It was a Saturday afternoon in summer of 2004 and Marisela Marrero was back home in Puerto Rico on vacation after graduating from Harvard Medical School. She was on her way to visit her uncle when her cell phone rang and “Private” showed up on caller ID.
If that were to happen today, she might very well hit “Decline” figuring it was an unwanted telemarketing call. Fortunately, she hit “Accept” and got the surprise of her life.
“Is this Marisela Marrero?” asked a man with a slight Southern drawl, and Marrero immediately knew who was on the line, though she could hardly believe the 41st president of the United States was calling her.
“This is George Bush from Texas,” he said, eliciting an “Oh, my God!” from Marrero, who found herself repeating that refrain.
The connection between Marrero, who worked as an ER doctor at Union and Salem hospitals from 2008-17 and lived in Revere until moving to Boston earlier this year, and George H.W. Bush, who died at his Houston home Friday, can be traced to a fatal fire in Puerto Rico on New Year’s Eve 1986.
Marrero’s father, Manuel de Jesus Marrero, was a U.S. Secret Service agent stationed in his native Puerto Rico when he was called to the Dupont Plaza Hotel to investigate some suspected counterfeit money. Hotel workers who were locked in a bitter labor dispute with management set a few small fires that were intended to scare some of the guests away and cost the hotel business.
A major fire ensued and 96 people were killed, including Marrero, one of only 37 Secret Service agents to die in the line of duty in the 153-year history of the agency. As children of a U.S. government employee, Marisela Marrero, who was 8 at the time, and her brothers, William and Felix, attended the Antilles Consolidated Military School, recognized as one of the best in Puerto Rico. After their father died, the family received a letter informing them the children were no longer eligible to attend the school, much to the chagrin of their mother, Gladys Rivera.

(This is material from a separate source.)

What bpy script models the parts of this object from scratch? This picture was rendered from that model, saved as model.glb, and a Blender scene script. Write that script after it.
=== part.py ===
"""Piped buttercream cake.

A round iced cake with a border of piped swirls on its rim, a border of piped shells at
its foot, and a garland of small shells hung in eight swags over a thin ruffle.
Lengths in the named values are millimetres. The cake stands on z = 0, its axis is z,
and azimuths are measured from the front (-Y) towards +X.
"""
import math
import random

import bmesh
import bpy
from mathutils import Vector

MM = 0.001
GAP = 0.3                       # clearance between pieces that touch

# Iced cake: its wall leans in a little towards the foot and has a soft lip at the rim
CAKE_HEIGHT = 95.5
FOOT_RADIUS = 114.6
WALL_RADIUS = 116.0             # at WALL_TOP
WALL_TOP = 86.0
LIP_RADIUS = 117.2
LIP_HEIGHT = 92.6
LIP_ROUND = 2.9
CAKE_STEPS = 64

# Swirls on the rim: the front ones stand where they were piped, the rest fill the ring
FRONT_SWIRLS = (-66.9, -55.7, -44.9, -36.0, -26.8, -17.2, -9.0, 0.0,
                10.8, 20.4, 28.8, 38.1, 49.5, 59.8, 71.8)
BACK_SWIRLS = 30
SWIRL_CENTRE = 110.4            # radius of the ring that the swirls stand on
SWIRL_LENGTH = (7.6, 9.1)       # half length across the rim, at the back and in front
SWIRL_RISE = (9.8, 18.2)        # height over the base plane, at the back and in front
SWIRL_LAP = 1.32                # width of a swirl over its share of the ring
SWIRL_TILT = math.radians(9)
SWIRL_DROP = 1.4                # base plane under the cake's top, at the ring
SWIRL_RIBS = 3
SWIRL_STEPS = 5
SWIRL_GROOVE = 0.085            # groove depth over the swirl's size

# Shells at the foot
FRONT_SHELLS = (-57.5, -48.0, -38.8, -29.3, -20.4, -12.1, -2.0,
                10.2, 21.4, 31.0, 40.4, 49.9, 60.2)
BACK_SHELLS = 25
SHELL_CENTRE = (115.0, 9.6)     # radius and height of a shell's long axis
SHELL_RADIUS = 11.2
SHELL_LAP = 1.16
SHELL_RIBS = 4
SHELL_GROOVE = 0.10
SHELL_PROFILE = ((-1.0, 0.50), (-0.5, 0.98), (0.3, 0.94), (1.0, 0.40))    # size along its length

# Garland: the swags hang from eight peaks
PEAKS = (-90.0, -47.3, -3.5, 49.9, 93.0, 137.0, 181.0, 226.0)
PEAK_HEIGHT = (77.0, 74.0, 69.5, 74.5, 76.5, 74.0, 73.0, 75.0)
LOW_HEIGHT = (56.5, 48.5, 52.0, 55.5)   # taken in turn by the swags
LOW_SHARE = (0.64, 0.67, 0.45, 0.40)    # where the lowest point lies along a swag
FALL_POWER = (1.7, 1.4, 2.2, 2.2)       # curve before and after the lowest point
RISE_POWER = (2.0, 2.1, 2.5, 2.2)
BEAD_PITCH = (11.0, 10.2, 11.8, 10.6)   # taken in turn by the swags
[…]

The following summer the Marrero family was invited to Washington, D.C. to accept an award presented posthumously to Manuel Marrero. Despite being advised that the ceremony was neither the time nor place to address the school issue, Rivera, who spoke limited English, brought it up with Vice President George H.W. Bush, who asked her to write him a letter and he would have the White House attorneys look into the matter.
The result of that conversation was the passing of House Bill 3439 — an independent bill that was written specifically for the three Marrero children, allowing them to return to the government-run school. The Judiciary Committee report on the bill was filed by U.S. Rep. Barney Frank of Massachusetts. President Ronald Reagan signed it into law on May 5, 1988, a year after Bush was made aware of the situation.
Marisela Marrero ended up going to Yale, Bush’s alma mater. Shortly before graduating from Harvard Medical School, she wrote a letter to Bush, expressing her heartfelt thanks for “this amazing thing you did for me that changed my life,” she recalled Sunday when reflecting on that correspondence.
“I started recounting what happened that day in 1986 and I gave him the timeline of what occurred after the law was passed,” said Marrero, who told Bush of her college and medical school experience. “All these amazing things were possible because of what you did for me and my family,” she wrote, inviting Bush to her medical school graduation.
Bush didn’t make the ceremony, but Marrero’s letter clearly impacted him enough to make that phone call several weeks later.
“I can’t believe you are calling me,” she told Bush, prompting him to tell her he had to call after the beautiful letter she had sent him.
“You are living the American Dream and I am so proud of you,” the former American president told the young woman from Puerto Rico, who wasn’t even sure she would be able to cut it academically at Yale, let alone in medical school.
Bush asked about her mother and her brothers, who both went on to work for the U.S. government, and told Marrero he was under the weather with a cold and wondered whether she might be able to help, since she was now a doctor.
“Mr. President, I will take care of you anywhere in the world for the rest of my life,” she told him.
On the day in 1987 that Marrero, who is now vice president of operations for Steward Health Care, visited the White House with her mother and brothers, the award was presented by James Baker, who was serving as Secretary of the Treasury, the agency which had oversight of the Secret Service (it now comes under the auspices of Homeland Security).
On Friday night in Houston, Baker was with his longtime friend, George H.W. Bush, when he passed from this life to the next.